*Your goal:*
Could you give the data below again, exactly and completely?
****
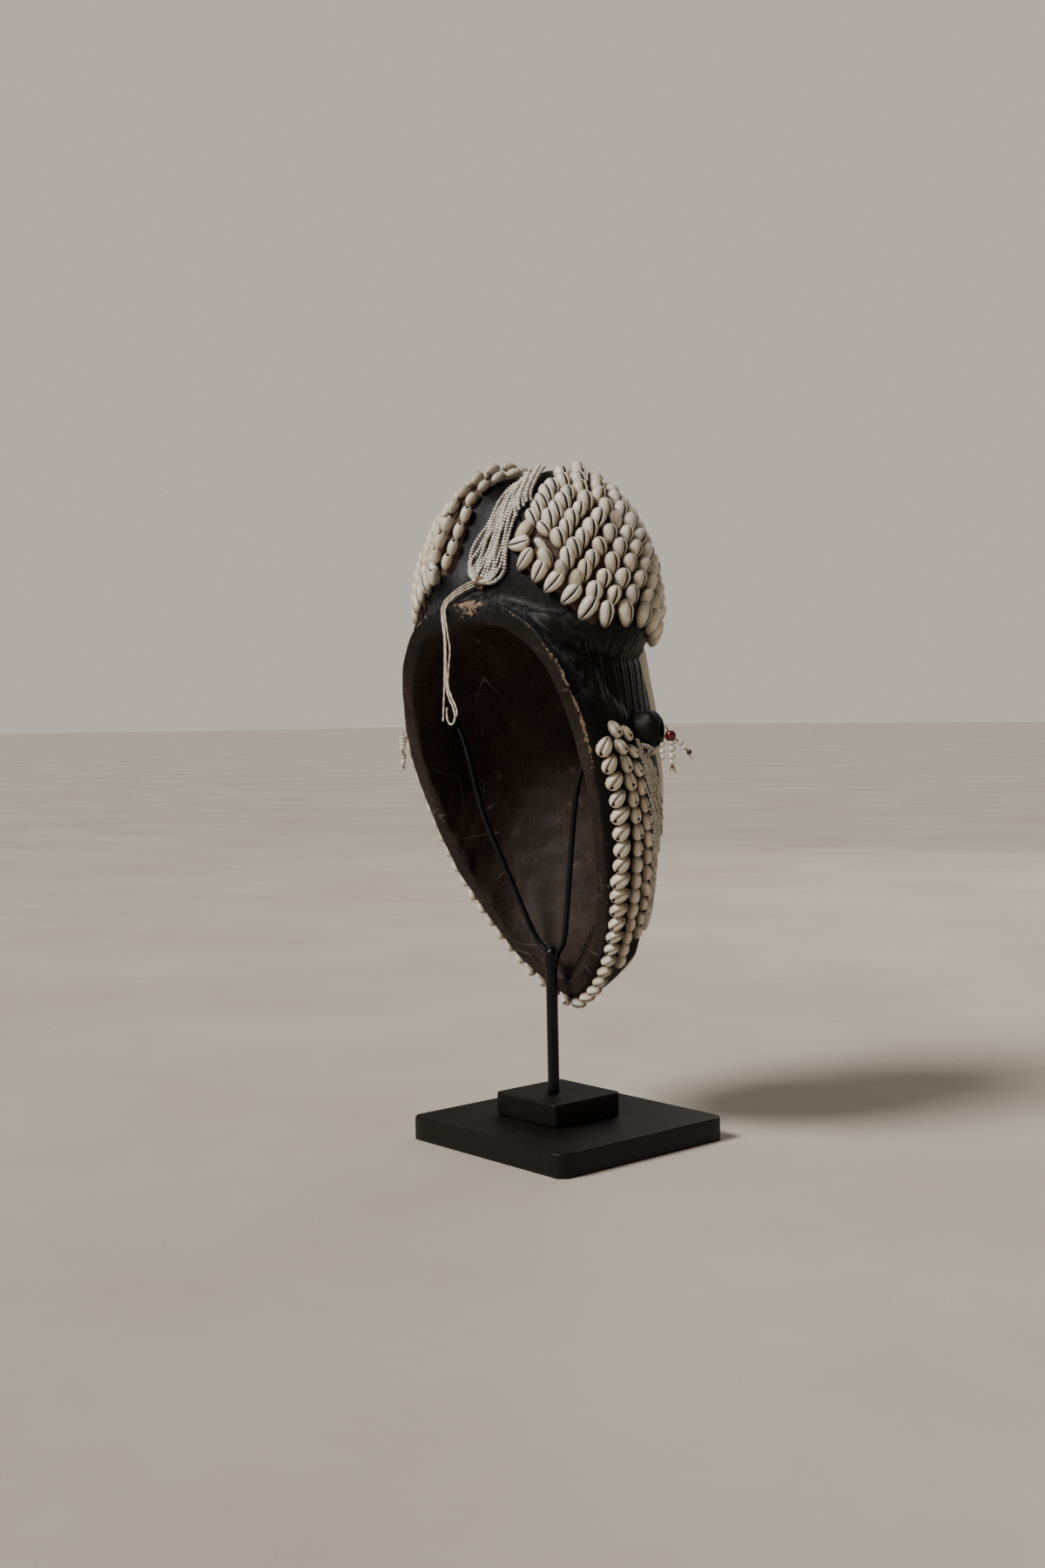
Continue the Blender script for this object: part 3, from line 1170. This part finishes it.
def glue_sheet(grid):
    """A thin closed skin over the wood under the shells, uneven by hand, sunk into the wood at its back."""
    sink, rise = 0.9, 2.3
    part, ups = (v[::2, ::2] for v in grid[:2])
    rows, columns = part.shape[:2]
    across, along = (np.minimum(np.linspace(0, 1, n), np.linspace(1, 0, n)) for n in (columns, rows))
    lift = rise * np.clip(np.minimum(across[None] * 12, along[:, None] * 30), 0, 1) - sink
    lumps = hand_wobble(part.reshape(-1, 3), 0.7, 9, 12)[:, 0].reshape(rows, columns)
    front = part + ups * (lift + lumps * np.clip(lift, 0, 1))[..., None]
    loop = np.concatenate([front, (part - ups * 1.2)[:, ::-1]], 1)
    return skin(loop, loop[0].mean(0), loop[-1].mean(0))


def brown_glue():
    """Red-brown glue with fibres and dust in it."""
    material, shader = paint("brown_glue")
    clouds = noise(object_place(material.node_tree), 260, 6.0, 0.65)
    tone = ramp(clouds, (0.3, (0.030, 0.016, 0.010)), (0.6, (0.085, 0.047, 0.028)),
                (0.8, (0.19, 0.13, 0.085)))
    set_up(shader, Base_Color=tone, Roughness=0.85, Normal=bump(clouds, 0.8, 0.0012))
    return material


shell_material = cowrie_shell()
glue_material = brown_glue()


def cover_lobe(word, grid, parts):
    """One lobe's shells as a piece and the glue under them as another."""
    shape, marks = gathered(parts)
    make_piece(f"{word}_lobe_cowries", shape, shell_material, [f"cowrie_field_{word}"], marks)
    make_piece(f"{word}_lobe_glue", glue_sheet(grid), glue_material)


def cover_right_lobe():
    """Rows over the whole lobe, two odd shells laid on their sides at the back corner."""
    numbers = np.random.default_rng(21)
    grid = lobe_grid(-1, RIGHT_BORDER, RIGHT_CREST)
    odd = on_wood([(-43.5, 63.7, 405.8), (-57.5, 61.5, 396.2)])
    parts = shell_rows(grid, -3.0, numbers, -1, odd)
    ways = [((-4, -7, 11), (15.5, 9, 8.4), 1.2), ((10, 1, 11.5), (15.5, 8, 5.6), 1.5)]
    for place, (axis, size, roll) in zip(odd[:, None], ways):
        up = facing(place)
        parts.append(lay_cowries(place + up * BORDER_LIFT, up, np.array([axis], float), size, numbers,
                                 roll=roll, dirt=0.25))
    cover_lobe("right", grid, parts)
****
*Full response:*
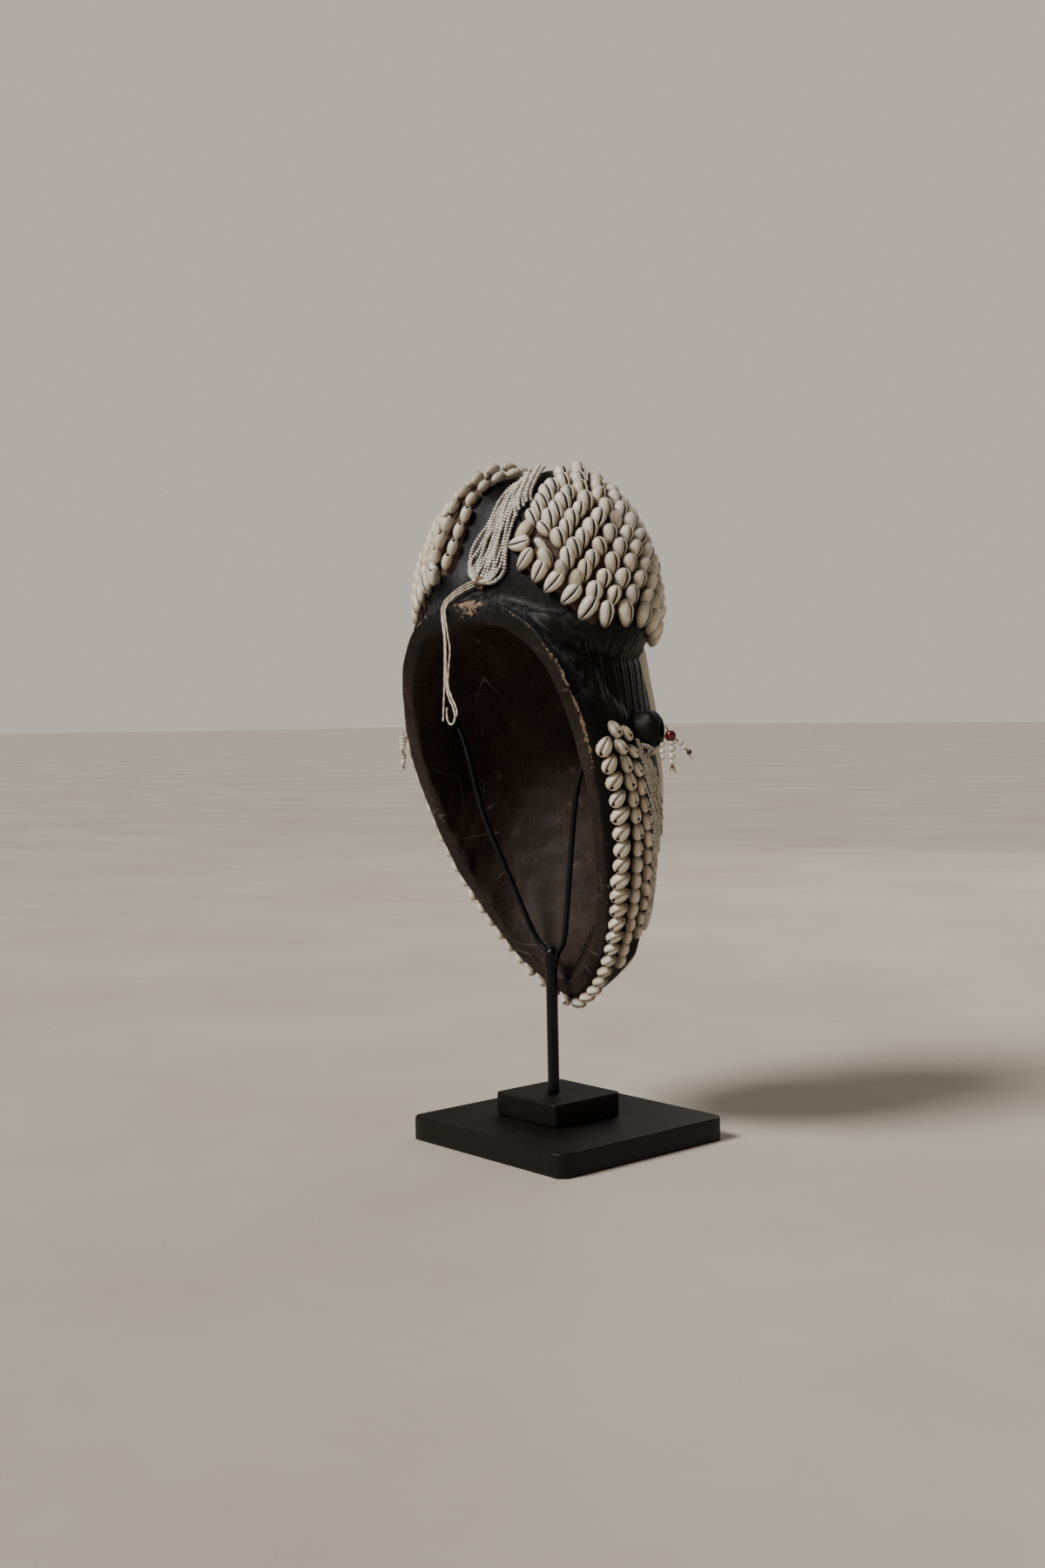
Continue the Blender script for this object: part 3, from line 1170. This part finishes it.
def glue_sheet(grid):
    """A thin closed skin over the wood under the shells, uneven by hand, sunk into the wood at its back."""
    sink, rise = 0.9, 2.3
    part, ups = (v[::2, ::2] for v in grid[:2])
    rows, columns = part.shape[:2]
    across, along = (np.minimum(np.linspace(0, 1, n), np.linspace(1, 0, n)) for n in (columns, rows))
    lift = rise * np.clip(np.minimum(across[None] * 12, along[:, None] * 30), 0, 1) - sink
    lumps = hand_wobble(part.reshape(-1, 3), 0.7, 9, 12)[:, 0].reshape(rows, columns)
    front = part + ups * (lift + lumps * np.clip(lift, 0, 1))[..., None]
    loop = np.concatenate([front, (part - ups * 1.2)[:, ::-1]], 1)
    return skin(loop, loop[0].mean(0), loop[-1].mean(0))


def brown_glue():
    """Red-brown glue with fibres and dust in it."""
    material, shader = paint("brown_glue")
    clouds = noise(object_place(material.node_tree), 260, 6.0, 0.65)
    tone = ramp(clouds, (0.3, (0.030, 0.016, 0.010)), (0.6, (0.085, 0.047, 0.028)),
                (0.8, (0.19, 0.13, 0.085)))
    set_up(shader, Base_Color=tone, Roughness=0.85, Normal=bump(clouds, 0.8, 0.0012))
    return material


shell_material = cowrie_shell()
glue_material = brown_glue()


def cover_lobe(word, grid, parts):
    """One lobe's shells as a piece and the glue under them as another."""
    shape, marks = gathered(parts)
    make_piece(f"{word}_lobe_cowries", shape, shell_material, [f"cowrie_field_{word}"], marks)
    make_piece(f"{word}_lobe_glue", glue_sheet(grid), glue_material)


def cover_right_lobe():
    """Rows over the whole lobe, two odd shells laid on their sides at the back corner."""
    numbers = np.random.default_rng(21)
    grid = lobe_grid(-1, RIGHT_BORDER, RIGHT_CREST)
    odd = on_wood([(-43.5, 63.7, 405.8), (-57.5, 61.5, 396.2)])
    parts = shell_rows(grid, -3.0, numbers, -1, odd)
    ways = [((-4, -7, 11), (15.5, 9, 8.4), 1.2), ((10, 1, 11.5), (15.5, 8, 5.6), 1.5)]
    for place, (axis, size, roll) in zip(odd[:, None], ways):
        up = facing(place)
        parts.append(lay_cowries(place + up * BORDER_LIFT, up, np.array([axis], float), size, numbers,
                                 roll=roll, dirt=0.25))
    cover_lobe("right", grid, parts)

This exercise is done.